Nice pictures. Live Oaks are very impressive trees. I love the heavy branch structure. Do you know if they take kindly to pruning so people can mow under them? If they grew in zone six I might plant one.

It would be for future generations, but imagine a two hundred foot wide yard with one mature Live Oak on the south and a Ginko on the North!
 
Originally posted by Toronado3800
Do you know if they take kindly to pruning so people can mow under them?
Live oaks are much better off if lower limbs are allowed to drape low, and even rest on the ground. Mulching unmowable areas makes for much easier and healthier mtc. than regularly raising the lower crown.

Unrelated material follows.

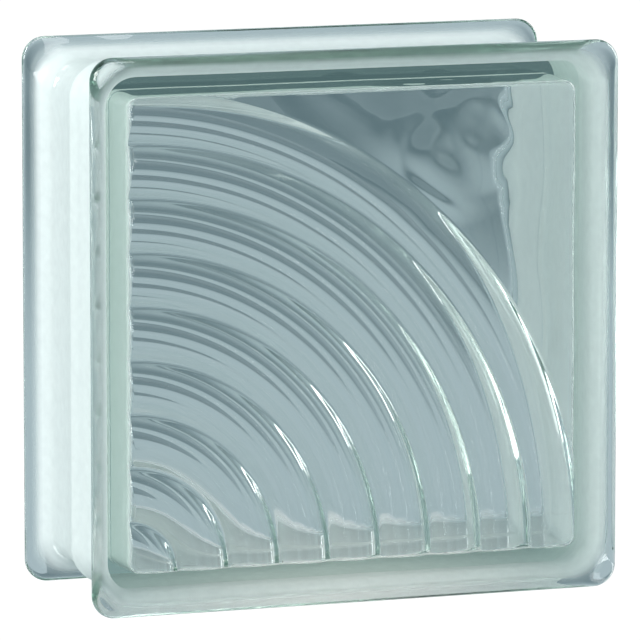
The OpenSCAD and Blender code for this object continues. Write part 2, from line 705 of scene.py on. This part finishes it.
def seen_white(nodes, kind, shade):
    """White when seen directly, and the given shade when seen through the block."""
    direct = nodes.add("ShaderNodeLightPath", output="Is Camera Ray")
    white = nodes.add(kind, {"Color": WHITE, "Strength": DIRECT_STRENGTH})
    through = nodes.add(kind, {"Color": shade, "Strength": 1.0})
    return nodes.add("ShaderNodeMixShader", {0: direct, 1: through, 2: white})


# %% Floor
FLOOR_HALF_WIDTH = 1.5
# Where the floor's painted shade zones and its painted pool of light at the block's foot lie, in
# metres.
SHADE_BEYOND, SHADE_BEYOND_REACH = (0.45, 1.3, 0.0), 1.0
SHADE_IN_FRONT, SHADE_IN_FRONT_REACH, SHADE_IN_FRONT_SHARE = (-0.35, -1.0, 0.0), 0.9, 0.9
LIT_FOOT, LIT_FOOT_REACH = (0.0, -0.02, 0.0), 0.12


def floor_painted_light_and_shade():
    """Painted shade in two darker zones on the floor, and a painted pool of light, white close to
    the block's foot.
    """
    material = bpy.data.materials.new("floor_painted_light_and_shade")
    nodes = new_tree(material)
    place = nodes.add("ShaderNodeTexCoord", output="Object")
    # Painted shade beyond and in front of the block, and a painted pool of light at its foot, seen
    # only through the glass.
    beyond = falloff(nodes, place, SHADE_BEYOND, SHADE_BEYOND_REACH)
    in_front = falloff(nodes, place, SHADE_IN_FRONT, SHADE_IN_FRONT_REACH)
    shade = blend(nodes, beyond + in_front * SHADE_IN_FRONT_SHARE, LIGHT, DARK)
    shade = blend(nodes, falloff(nodes, place, LIT_FOOT, LIT_FOOT_REACH), shade, WHITE)
    surface = seen_white(nodes, "ShaderNodeEmission", shade)
    nodes.add("ShaderNodeOutputMaterial", {"Surface": surface})
    return material


bm = bmesh.new()
bmesh.ops.create_grid(bm, x_segments=2, y_segments=2, size=FLOOR_HALF_WIDTH)
floor = as_object(bm, "floor")
floor.data.materials.append(floor_painted_light_and_shade())
print("floor", 2 * FLOOR_HALF_WIDTH, "m wide")

# %% Surroundings
AHEAD, AHEAD_REACH, AHEAD_SHARE = (0.34, 0.93, 0.06), 0.7, 0.85
BEHIND, BEHIND_REACH, BEHIND_SHARE = (-0.3, -0.93, 0.2), 1.3, 0.9

world = bpy.data.worlds.new("studio")
bpy.context.scene.world = world
nodes = new_tree(world)
way = nodes.add("ShaderNodeTexCoord", output="Generated")
ahead = falloff(nodes, way, AHEAD, AHEAD_REACH) * AHEAD_SHARE
behind = falloff(nodes, way, BEHIND, BEHIND_REACH) * BEHIND_SHARE
shade = blend(nodes, ahead + behind, LIGHT, DARK)
nodes.add("ShaderNodeOutputWorld", {"Surface": seen_white(nodes, "ShaderNodeBackground", shade)})
print("darker zones ahead and behind, reaching", AHEAD_REACH, "and", BEHIND_REACH)

# %% [markdown]
# ## Lights
#
# Three soft square lights, because small ones would burn hard spots into the rims. The
# strongest stands at the front left and fills the milky side. A weak one above the front
# brightens the upper rims, and one at the right draws the white streaks along the flutes.

# %% Soft lights that face the block
CENTRE = Vector((0, 0, HALF_W * MM))
SOFT_LIGHT_WIDTH = 1.2
SOFT_LIGHTS = {
    "key_left": ((-1.7, -0.9, 0.8), 60),
    "top": ((0.0, -1.4, 1.7), 17),
    "right": ((1.8, 0.25, 0.8), 22),
}


def soft_light(name, place, power):
    """A square area light that faces the block."""
    data = bpy.data.lights.new(name, "AREA")
    data.size = SOFT_LIGHT_WIDTH
    data.energy = power
    light = bpy.data.objects.new(name, data)
    light.location = place
    light.rotation_euler = (CENTRE - light.location).to_track_quat("-Z", "Y").to_euler()
    bpy.context.scene.collection.objects.link(light)


for name, (place, power) in SOFT_LIGHTS.items():
    soft_light(name, place, power)
print("lights", ", ".join(SOFT_LIGHTS))

# %% [markdown]
# ## Camera
#
# A long lens more than two metres away keeps the block's edges nearly parallel. It looks
# from the left and a little from above, at the block's middle.

# %% Camera
AZIMUTH = math.radians(-19.94)
ELEVATION = math.radians(8.25)
DISTANCE = 2.386
SENSOR_WIDTH = 36.0
FOCAL_LENGTH = 389.4
SHIFT = (0.001, -0.0125)

camera_data = bpy.data.cameras.new("camera")
camera_data.sensor_width = SENSOR_WIDTH
camera_data.lens = FOCAL_LENGTH
camera_data.shift_x, camera_data.shift_y = SHIFT
camera = bpy.data.objects.new("camera", camera_data)
flat = DISTANCE * math.cos(ELEVATION)
back = Vector((math.sin(AZIMUTH) * flat, -math.cos(AZIMUTH) * flat, DISTANCE * math.sin(ELEVATION)))
camera.location = CENTRE + back
camera.rotation_euler = (-back).to_track_quat("-Z", "Y").to_euler()
bpy.context.scene.collection.objects.link(camera)
bpy.context.scene.camera = camera
print("camera", round(back.length, 3), "m from the block's middle")

# %% [markdown]
# ## Picture settings
#
# A ray that crosses the block passes at least four glass surfaces and may be thrown back at
# each of them, so it needs many more bounces than usual before it reaches the surroundings.

# %% Bounces and colour
GLASS_BOUNCES = 32

scene = bpy.context.scene
scene.view_settings.view_transform = "Standard"
scene.cycles.max_bounces = GLASS_BOUNCES
scene.cycles.transmission_bounces = GLASS_BOUNCES
scene.cycles.transparent_max_bounces = 16
scene.cycles.glossy_bounces = 12
print("rays bounce up to", GLASS_BOUNCES, "times")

It makes for a much more attractive and valuable tree.:cool:

Water oaks grow in zone 6 and they can be trained to a live oak-ish shape.
 
JMHO, but I LIKE the limbs on the ground for appearance. It makes the tree look like it's gonna hug you and let you play around like a kid again.

Down-to-earth as it were.
 
I used to have a trimming gig at an old Louisiana plantation... Ashton Plantation. They had dozens of 150+ old live oaks like that. One little dead limb in the top, and it HAD to come out!

They spent ungodly dollars on tree care.

And why wouldn't they?:blob2:
 
And limbs on the ground make climbing easy--a nonaluminum ladder!:cool:
O wait, no more freeclimbing. Dam ANSI, no fun no mo:(
 
That's a really nice tree.

I have a red oak on my property that is 6 feet in diamiter. Unfortunatly it's not on the property where my house is on. I own a woodlot 3 miles down the road. It's a swamp actually, but the oak is on dry land beside hard maples right beside a public gravel road. It would be a nice place to build a house. Too bad it's one of the only a few public roads i know of with no electricity or hydro poles. :( It doeasn't have the sweeping low crown of the oak in the picture, but it's pretty round shaped. It believed to be 400 years old.

I planted some oaks near my house but they'll need at least a hundred years to be big.